> **WRITTEN INSTRUCTION**
Find the number of lines below in which the word "three" appears, and write that number only.

--- start of SUPPLIED INFORMATION ---

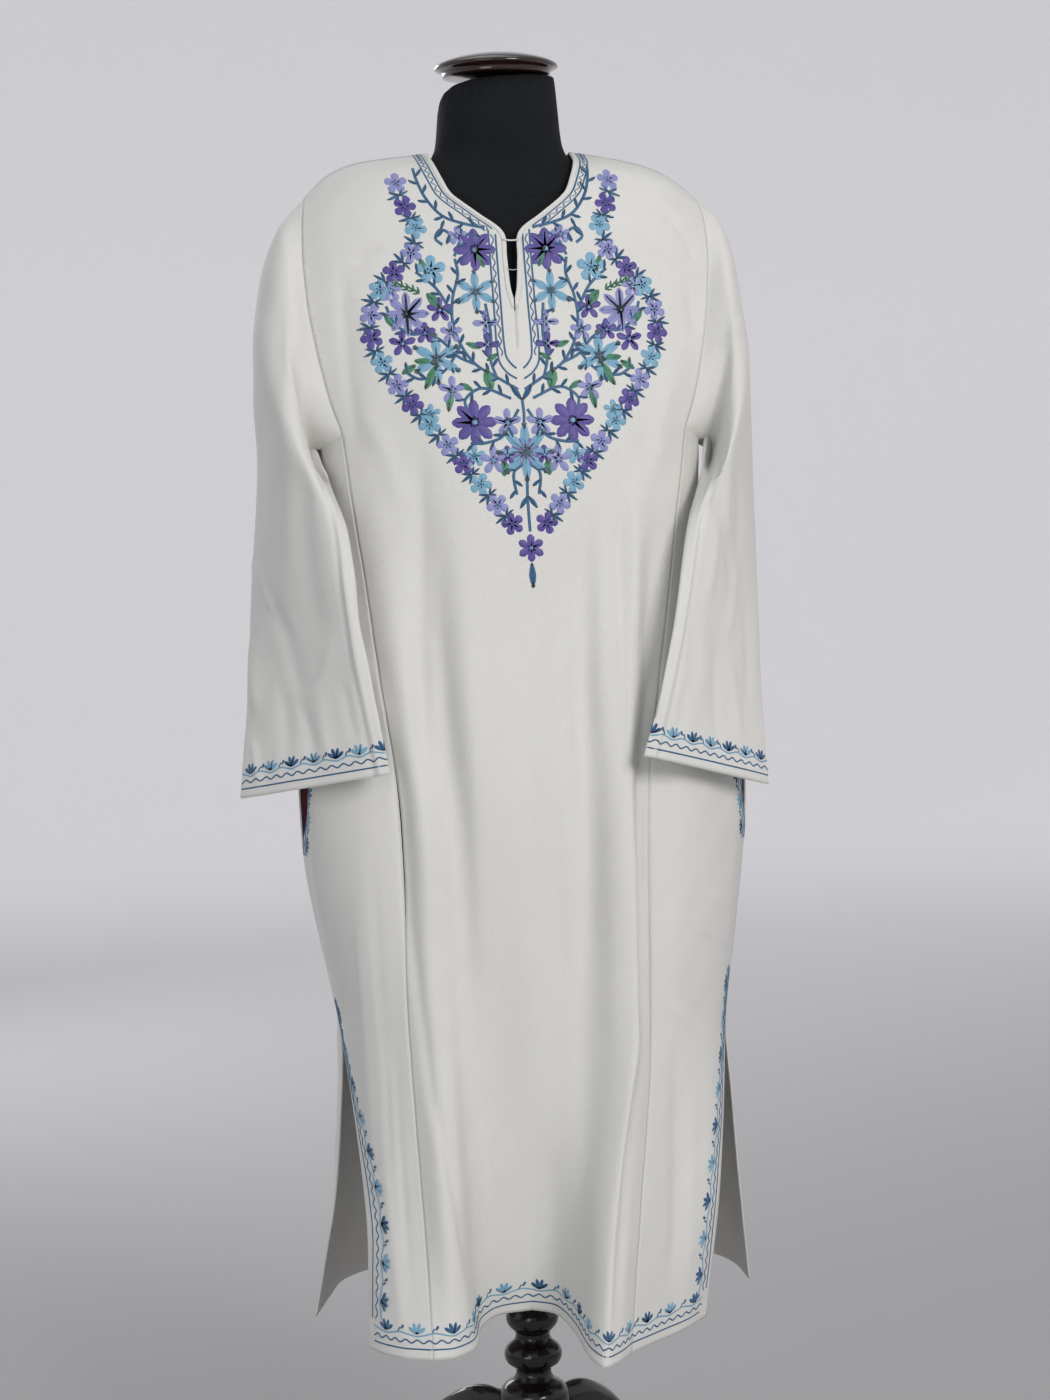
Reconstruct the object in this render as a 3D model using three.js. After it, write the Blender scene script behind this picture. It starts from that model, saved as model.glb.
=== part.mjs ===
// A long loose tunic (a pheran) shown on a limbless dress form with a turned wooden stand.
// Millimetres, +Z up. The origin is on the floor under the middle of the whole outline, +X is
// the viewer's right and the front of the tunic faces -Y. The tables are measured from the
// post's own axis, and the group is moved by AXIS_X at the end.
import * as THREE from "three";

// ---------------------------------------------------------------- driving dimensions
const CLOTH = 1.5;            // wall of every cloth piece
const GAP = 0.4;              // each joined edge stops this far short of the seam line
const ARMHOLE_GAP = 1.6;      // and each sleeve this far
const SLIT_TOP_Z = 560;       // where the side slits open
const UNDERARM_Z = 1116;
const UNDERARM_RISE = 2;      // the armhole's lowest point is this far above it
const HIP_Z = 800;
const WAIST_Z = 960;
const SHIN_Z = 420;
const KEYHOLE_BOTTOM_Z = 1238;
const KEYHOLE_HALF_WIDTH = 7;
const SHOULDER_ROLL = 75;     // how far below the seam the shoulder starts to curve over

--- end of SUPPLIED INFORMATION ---

> **RESPONSE BELOW**
2